▶ **Work to do**: Copy out the data below verbatim.

▶ **Provided data**:
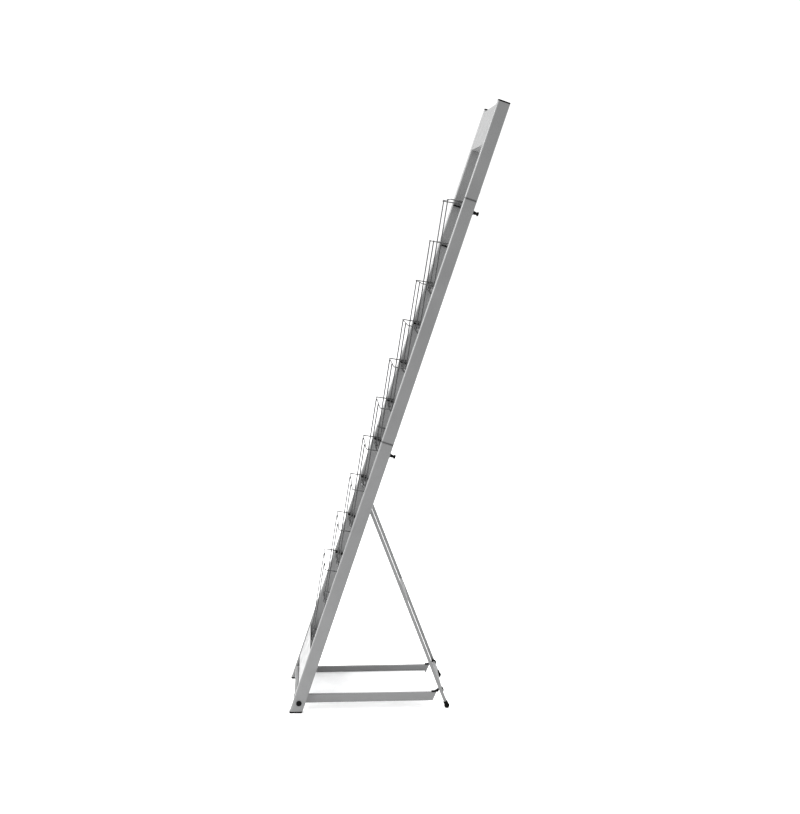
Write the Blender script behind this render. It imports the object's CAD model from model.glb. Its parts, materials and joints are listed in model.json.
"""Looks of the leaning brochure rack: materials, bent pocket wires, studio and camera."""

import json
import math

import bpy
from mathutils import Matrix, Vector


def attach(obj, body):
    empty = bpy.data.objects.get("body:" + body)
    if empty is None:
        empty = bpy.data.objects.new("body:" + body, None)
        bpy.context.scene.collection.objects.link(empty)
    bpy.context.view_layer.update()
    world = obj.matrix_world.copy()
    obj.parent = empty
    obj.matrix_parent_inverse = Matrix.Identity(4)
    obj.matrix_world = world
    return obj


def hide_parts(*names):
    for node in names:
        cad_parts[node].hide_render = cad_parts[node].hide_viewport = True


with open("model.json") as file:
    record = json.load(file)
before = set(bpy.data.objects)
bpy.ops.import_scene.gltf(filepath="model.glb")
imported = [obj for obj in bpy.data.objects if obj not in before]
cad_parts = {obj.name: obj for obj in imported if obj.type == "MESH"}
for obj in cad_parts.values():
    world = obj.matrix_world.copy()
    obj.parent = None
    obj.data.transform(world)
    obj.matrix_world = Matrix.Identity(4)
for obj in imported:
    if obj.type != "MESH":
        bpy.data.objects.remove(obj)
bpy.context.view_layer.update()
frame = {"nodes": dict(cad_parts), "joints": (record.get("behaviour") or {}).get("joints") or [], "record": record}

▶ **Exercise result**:
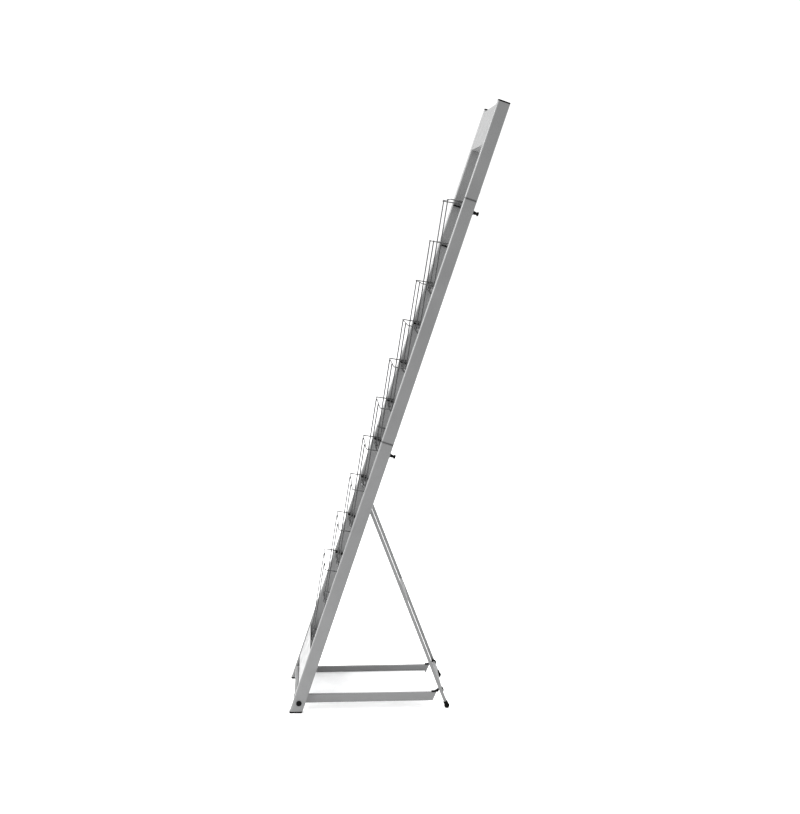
Write the Blender script behind this render. It imports the object's CAD model from model.glb. Its parts, materials and joints are listed in model.json.
"""Looks of the leaning brochure rack: materials, bent pocket wires, studio and camera."""

import json
import math

import bpy
from mathutils import Matrix, Vector


def attach(obj, body):
    empty = bpy.data.objects.get("body:" + body)
    if empty is None:
        empty = bpy.data.objects.new("body:" + body, None)
        bpy.context.scene.collection.objects.link(empty)
    bpy.context.view_layer.update()
    world = obj.matrix_world.copy()
    obj.parent = empty
    obj.matrix_parent_inverse = Matrix.Identity(4)
    obj.matrix_world = world
    return obj


def hide_parts(*names):
    for node in names:
        cad_parts[node].hide_render = cad_parts[node].hide_viewport = True


with open("model.json") as file:
    record = json.load(file)
before = set(bpy.data.objects)
bpy.ops.import_scene.gltf(filepath="model.glb")
imported = [obj for obj in bpy.data.objects if obj not in before]
cad_parts = {obj.name: obj for obj in imported if obj.type == "MESH"}
for obj in cad_parts.values():
    world = obj.matrix_world.copy()
    obj.parent = None
    obj.data.transform(world)
    obj.matrix_world = Matrix.Identity(4)
for obj in imported:
    if obj.type != "MESH":
        bpy.data.objects.remove(obj)
bpy.context.view_layer.update()
frame = {"nodes": dict(cad_parts), "joints": (record.get("behaviour") or {}).get("joints") or [], "record": record}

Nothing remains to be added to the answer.